## Objective
Begin at the line that contains "Keep writing the", stop after the line that contains "step_top: float = 0.516", and reproduce only that span, unaltered.

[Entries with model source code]
┌────────
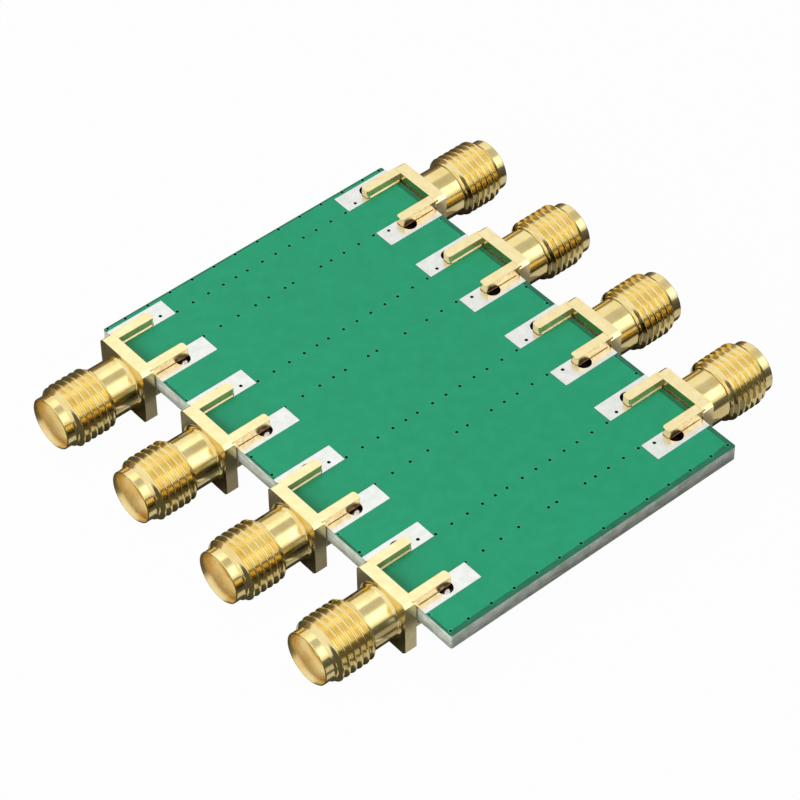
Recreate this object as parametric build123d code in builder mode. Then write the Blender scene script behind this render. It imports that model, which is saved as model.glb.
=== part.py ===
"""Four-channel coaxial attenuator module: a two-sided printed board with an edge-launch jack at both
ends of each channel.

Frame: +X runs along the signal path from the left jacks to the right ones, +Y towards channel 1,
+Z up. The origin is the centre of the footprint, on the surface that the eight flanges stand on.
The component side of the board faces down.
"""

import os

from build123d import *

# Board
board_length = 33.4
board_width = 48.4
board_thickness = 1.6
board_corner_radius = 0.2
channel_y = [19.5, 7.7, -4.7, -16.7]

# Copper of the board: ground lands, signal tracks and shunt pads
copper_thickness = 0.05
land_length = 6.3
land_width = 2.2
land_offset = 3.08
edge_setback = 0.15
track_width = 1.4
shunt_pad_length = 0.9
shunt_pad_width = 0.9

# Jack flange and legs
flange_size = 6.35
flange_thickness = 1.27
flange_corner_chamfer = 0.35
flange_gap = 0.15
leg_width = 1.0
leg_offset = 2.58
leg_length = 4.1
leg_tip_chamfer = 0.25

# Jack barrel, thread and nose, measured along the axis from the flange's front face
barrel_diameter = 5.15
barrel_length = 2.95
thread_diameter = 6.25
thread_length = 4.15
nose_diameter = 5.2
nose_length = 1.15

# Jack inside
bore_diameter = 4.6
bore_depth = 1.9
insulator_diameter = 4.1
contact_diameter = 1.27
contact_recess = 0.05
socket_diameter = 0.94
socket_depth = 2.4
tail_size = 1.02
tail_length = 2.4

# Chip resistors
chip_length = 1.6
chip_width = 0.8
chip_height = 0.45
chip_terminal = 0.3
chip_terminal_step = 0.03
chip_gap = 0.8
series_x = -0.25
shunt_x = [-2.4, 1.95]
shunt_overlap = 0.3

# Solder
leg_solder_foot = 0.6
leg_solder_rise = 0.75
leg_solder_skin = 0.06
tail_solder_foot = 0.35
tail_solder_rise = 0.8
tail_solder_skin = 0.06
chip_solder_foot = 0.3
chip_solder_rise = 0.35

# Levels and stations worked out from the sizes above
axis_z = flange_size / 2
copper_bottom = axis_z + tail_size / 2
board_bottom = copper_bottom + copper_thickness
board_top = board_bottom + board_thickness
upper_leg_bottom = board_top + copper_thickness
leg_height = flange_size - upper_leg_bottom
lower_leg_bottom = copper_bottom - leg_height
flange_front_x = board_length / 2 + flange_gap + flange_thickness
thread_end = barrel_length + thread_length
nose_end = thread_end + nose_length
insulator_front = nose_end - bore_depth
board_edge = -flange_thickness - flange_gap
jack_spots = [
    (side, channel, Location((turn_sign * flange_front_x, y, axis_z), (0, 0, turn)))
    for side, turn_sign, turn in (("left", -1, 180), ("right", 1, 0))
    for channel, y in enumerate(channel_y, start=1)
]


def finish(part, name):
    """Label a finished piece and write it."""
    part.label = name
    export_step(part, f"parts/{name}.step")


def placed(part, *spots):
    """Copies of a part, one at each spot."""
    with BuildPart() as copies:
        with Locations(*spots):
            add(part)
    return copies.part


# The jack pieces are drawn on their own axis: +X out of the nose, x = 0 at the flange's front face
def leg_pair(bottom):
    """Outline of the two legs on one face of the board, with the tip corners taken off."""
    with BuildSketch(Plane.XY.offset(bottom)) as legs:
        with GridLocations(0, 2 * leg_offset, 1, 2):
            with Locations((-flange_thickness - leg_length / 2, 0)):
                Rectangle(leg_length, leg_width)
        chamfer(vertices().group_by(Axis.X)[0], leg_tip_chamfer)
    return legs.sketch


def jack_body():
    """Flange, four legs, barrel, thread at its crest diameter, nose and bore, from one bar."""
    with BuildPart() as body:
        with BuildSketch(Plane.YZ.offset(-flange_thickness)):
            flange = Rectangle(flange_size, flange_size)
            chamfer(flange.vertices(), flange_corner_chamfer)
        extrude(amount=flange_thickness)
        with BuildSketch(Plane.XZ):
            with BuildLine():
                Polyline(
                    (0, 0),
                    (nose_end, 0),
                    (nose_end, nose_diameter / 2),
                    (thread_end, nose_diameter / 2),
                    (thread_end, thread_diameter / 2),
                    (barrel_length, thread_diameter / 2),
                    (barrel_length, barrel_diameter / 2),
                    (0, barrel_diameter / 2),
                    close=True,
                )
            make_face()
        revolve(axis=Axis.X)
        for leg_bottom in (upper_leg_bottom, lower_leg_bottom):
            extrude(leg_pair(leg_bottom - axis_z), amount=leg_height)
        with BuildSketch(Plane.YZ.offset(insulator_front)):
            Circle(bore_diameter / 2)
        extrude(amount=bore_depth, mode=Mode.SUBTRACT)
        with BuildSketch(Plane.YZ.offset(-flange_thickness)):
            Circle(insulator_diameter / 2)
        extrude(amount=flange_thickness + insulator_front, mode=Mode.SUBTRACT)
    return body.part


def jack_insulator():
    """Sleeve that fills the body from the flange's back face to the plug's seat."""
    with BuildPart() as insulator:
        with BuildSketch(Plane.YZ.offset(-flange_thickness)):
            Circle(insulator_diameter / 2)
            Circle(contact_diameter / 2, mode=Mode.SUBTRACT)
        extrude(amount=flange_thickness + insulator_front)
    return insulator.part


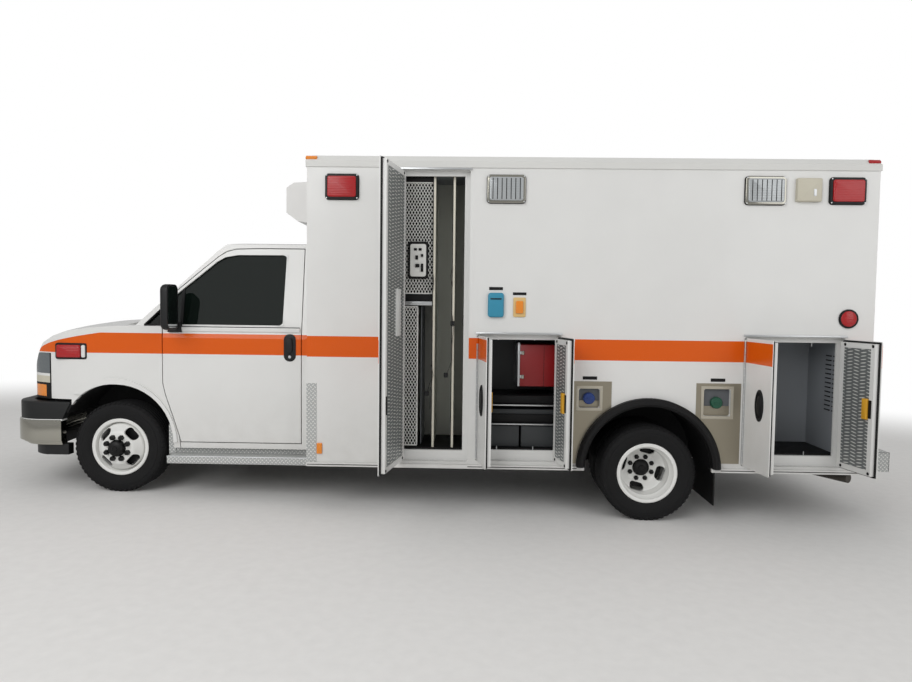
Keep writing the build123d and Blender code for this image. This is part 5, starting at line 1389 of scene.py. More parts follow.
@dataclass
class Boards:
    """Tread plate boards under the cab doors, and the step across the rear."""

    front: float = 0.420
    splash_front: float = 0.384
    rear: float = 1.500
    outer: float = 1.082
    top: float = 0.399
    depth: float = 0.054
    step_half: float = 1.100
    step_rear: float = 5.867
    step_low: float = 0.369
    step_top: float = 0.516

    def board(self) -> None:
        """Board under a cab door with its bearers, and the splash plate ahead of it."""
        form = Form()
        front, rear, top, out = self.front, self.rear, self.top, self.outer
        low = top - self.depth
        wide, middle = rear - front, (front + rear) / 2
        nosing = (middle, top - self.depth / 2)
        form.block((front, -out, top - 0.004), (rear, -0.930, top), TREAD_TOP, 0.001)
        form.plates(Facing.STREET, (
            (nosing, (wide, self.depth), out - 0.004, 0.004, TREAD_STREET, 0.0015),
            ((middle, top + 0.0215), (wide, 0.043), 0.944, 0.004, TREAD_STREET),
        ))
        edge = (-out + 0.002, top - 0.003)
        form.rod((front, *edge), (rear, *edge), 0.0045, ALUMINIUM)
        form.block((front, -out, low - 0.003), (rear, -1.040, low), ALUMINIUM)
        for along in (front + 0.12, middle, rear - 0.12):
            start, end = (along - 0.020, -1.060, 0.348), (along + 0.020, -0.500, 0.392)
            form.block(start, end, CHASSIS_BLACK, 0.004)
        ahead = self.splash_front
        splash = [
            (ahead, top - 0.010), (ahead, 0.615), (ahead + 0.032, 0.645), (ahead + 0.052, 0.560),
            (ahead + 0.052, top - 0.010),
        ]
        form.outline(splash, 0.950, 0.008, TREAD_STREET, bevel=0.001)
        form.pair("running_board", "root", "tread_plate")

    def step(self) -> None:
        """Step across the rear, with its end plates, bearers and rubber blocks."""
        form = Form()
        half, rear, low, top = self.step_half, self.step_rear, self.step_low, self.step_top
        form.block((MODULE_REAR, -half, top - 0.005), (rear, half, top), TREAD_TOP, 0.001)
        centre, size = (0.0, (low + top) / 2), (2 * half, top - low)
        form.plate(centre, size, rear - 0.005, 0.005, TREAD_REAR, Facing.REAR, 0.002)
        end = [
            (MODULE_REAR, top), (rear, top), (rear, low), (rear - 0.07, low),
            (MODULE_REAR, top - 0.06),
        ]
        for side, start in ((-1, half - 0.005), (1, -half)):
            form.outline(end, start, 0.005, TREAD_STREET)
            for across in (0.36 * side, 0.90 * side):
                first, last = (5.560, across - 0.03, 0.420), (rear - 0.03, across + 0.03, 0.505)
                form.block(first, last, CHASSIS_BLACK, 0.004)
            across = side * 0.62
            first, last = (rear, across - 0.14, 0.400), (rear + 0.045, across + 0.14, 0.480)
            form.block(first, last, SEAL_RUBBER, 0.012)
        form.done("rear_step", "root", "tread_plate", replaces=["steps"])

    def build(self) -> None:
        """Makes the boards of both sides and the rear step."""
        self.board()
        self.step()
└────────
## The reply
Keep writing the build123d and Blender code for this image. This is part 5, starting at line 1389 of scene.py. More parts follow.
@dataclass
class Boards:
    """Tread plate boards under the cab doors, and the step across the rear."""

    front: float = 0.420
    splash_front: float = 0.384
    rear: float = 1.500
    outer: float = 1.082
    top: float = 0.399
    depth: float = 0.054
    step_half: float = 1.100
    step_rear: float = 5.867
    step_low: float = 0.369
    step_top: float = 0.516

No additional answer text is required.